Wir leben in höchst ungewöhnlichen Zeiten. Heute weisen laut einer Kolumne in der Financial Times Staatsobligationen im Wert von über drei Billionen US-Dollar negative Renditen auf. (Für bildlich denkende Menschen: Das ist eine Eins mit 12 Nullen dahinter.) Man muss sich nur den Euro-Bond-Markt anschauen, um die Tragweite zu begreifen. Deutsche und Schweizer Anleihen mit einer Laufzeit von bis zu fünf Jahren befinden sich in negativem Terrain. Anleger sind also bereit, für das Privileg, deutsche Anleihen halten zu dürfen, bares Geld zu zahlen. Das ist irrational. Oder etwa nicht? Blicken wir auf das Bond-Segment, das in diesen Zeiten Schlagzeilen macht: Euro-Bonds mit kurzen und mittleren Laufzeiten.
Anleger, die heute zugreifen, könnten von einem Crash-Szenario ausgehen. Sollten es erneut zu einer Bankenkrise nach dem Beispiel des Jahres 2008/09 kommen, dann könnte es ein absolut lohnenswertes Unterfangen sein, eine kleine Gebühr zu entrichten und dafür die Sicherheit eines Großteils des investierten Geldes zu gewährleisten.
Doch auch andere, weniger radikale Szenarien machen ein Investment in sichere Staatsobligationen erklärlich. Bei einem Bond-Investment geht es nicht nur um die Rendite, sondern auch um den Kurs. Rendite und Preis stehen in einem inversen Verhältnis zueinander. Dieses Duo drückt das Verhältnis zwischen Angebot und Nachfrage aus. Übersteigt die Nachfrage das Angebot, treibt das den Kurs einer Anleihe nach oben, was wiederum für fallende Renditen sorgt. Schauen wir uns die Gründe an, die Anleger heute, in Zeiten nicht vorhandener Zinsen, in grossem Stil hin zu sicheren Anleihen treibt:
- Die Geldpolitik der Europäischen Zentralbank (EZB). Die EZB wird bis mindestens September 2016 jeden Monat Euro-Staatoblitationen im Wert von 60 Milliarden Euro vom Markt nehmen (genauer gesagt: Die nationalen Notenbanken der Euro-Mitgliedsstaaten werden dies im Auftrag der EZB tun.). Und das muss nicht das Ende der Fahnenstange sein. Theoretisch könnte die EZB unbegrenzt Geld drucken und ihr Programm zeitlich und auch vom Umfang ausdehnen. Anleger haben also gute Gründe für Annahme, dass (auch negativ rentierliche) Eurobonds Kurspotenzial haben.

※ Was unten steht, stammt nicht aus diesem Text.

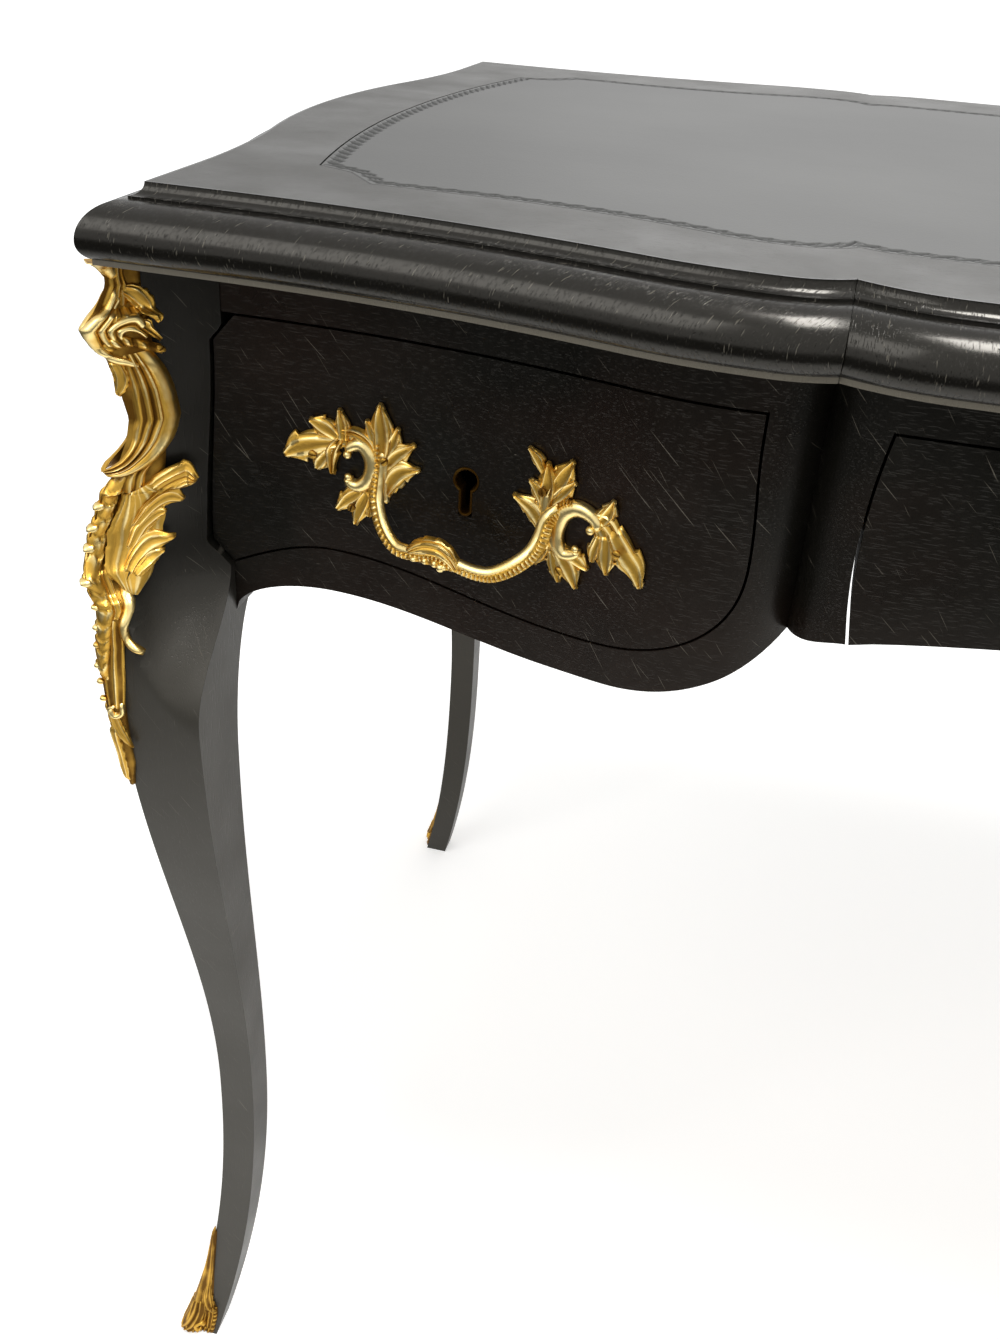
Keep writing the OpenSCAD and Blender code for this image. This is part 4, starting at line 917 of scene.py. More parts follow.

- Die Deflation in der Eurozone. Als die Teuerungsraten noch leicht positiv waren, ging die Kunde vom „Deflationsgespenst“ um. Das ist nun fleischgeworden. Die Inflationsraten sind negativ, die Preise sinken in der Eurozone also. Das ist ein Albtraum für die Wirtschaft und für Aktienanleger, aber ein positives Szenario für Bond-Anleger. Dann werden aus negativen Renditen flugs Kursgewinne.
Somit wird deutlich, dass es mithin alles andere als irrational ist, heute in negativ rentierliche Bonds zu investieren. Dies wird bereits anhand der Performance entsprechender ETFs auf kurz- und mittelfristigen Euro-Staatsanleihen in diesem Jahr in der unteren Tabelle deutlich.
Tabelle: ETFs mit negativen Renditen und guter Performance
Anleger, die den oben beschriebenen Szenarien zuneigen, haben also gute Gründe, in diese oder ähnliche Produkte zu investieren. Anleger aus der Schweiz sollten das Währungsrisiko absichern, da der Euro aller Voraussicht nach gegenüber den meisten Währungen abwerten wird, was aus Euro-Anleihen ungeachtet von Kursgewinnen ein Verlustgeschäft machen würde.
Doch auch Euro-Anleger sollten wachsam sein. Sie sollten die winkenden Kursgewinne nicht als Bestandteil des seit gut 30 Jahren überaus freundlichen Bond-Markt sehen, der ihnen weiterhin die auskömmlichen Renditen der Vergangenheit weiterhin sichert. Das A und O der EZB-Strategie ist es, die Wirtschaft der Eurozone zu reflationieren, die Teuerung also anzutreiben. Geht sie auf, dann handelt es sich bei der heutigen Deflation um ein temporäres Phänomen. Die Rückkehr der Inflation wäre wiederum Gift für Bond-Investoren, die sich heute noch über eine auskömmliche Bond-Performance freuen können.